Variable-size elements in 2D sparse arrays for 3D medical ultrasound

The sparse array technique is an excellent approach to tackle the connection difficulties due to the huge number of elements of 2D matrix arrays. However, the reduction of the element number leads to significant performance reduction, especially in terms of energy loss. An efficient alternative to increase the array sensitivity is using elements wider than λ/2 while non-grid positioning strategies are adopted. To further decrease the unwanted lobes of the array beam, the variable-size elements array is proposed. This new configuration, combining the randomness of elements position and of their size, leads to excellent beam patterns. In addition, the main lobe width can be controlled to change the array spatial resolution.

Optimization of free-moving elements in 2D ultrasound sparse arrays

The non-grid sparse array technique is a promising approach to overcome the connection difficulties of 2D matrix arrays and to partially compensate the energy loss linked to the element number reduction. Being independent from the spatial sampling conditions, this method leads to a significant improvement of the beam pattern when combined to the simulated annealing algorithm. However, in the previous version of this method, the position of the elements cannot be changed during the optimization. In order to add a further degree of freedom and thus to improve the optimization performance, we propose a new strategy in which both element position and apodization can be modified. This new approach improves the sensitivity thanks to a better distribution of the elements on the array footprint.

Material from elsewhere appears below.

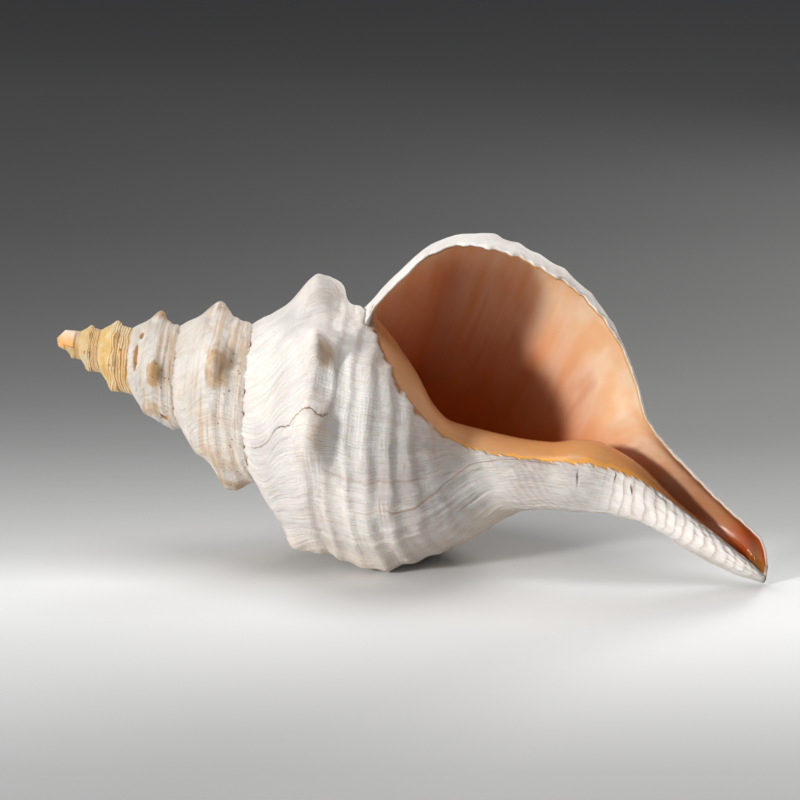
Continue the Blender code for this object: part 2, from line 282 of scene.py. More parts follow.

Comparison of different optimized irregular sparse 2D ultrasound arrays

The role of 2D matrix arrays in the realization of real time 3D ultrasound imaging is crucial as the latter permit to acquire a complete volume. The lack of control systems for these arrays containing thousands of elements and the dimension of connection cables for such a number of elements are the main obstacles to the use of these technologies. The sparse array techniques present a solid candidate to solve these technological limitations but give rise to beam pattern deteriorations in terms of energy loss and unwanted lobes apparition. The irregular positioning of the array elements permits to drastically decrease the unwanted lobes while the energy loss may be compensated by increasing the element size. However, as elements get larger, the directivity decreases. To solve this directivity reduction, we propose to combine elements of different sizes in such a manner that a broad directivity is maintained using small elements whereas the energy loss may be compensated by wide ones. Additionally, an innovative simulated annealing based algorithm is used to refine the array beam profile when the active element number is set to 256. The results compared to those obtained by the basic non-grid array show significant improvement in the beam pattern.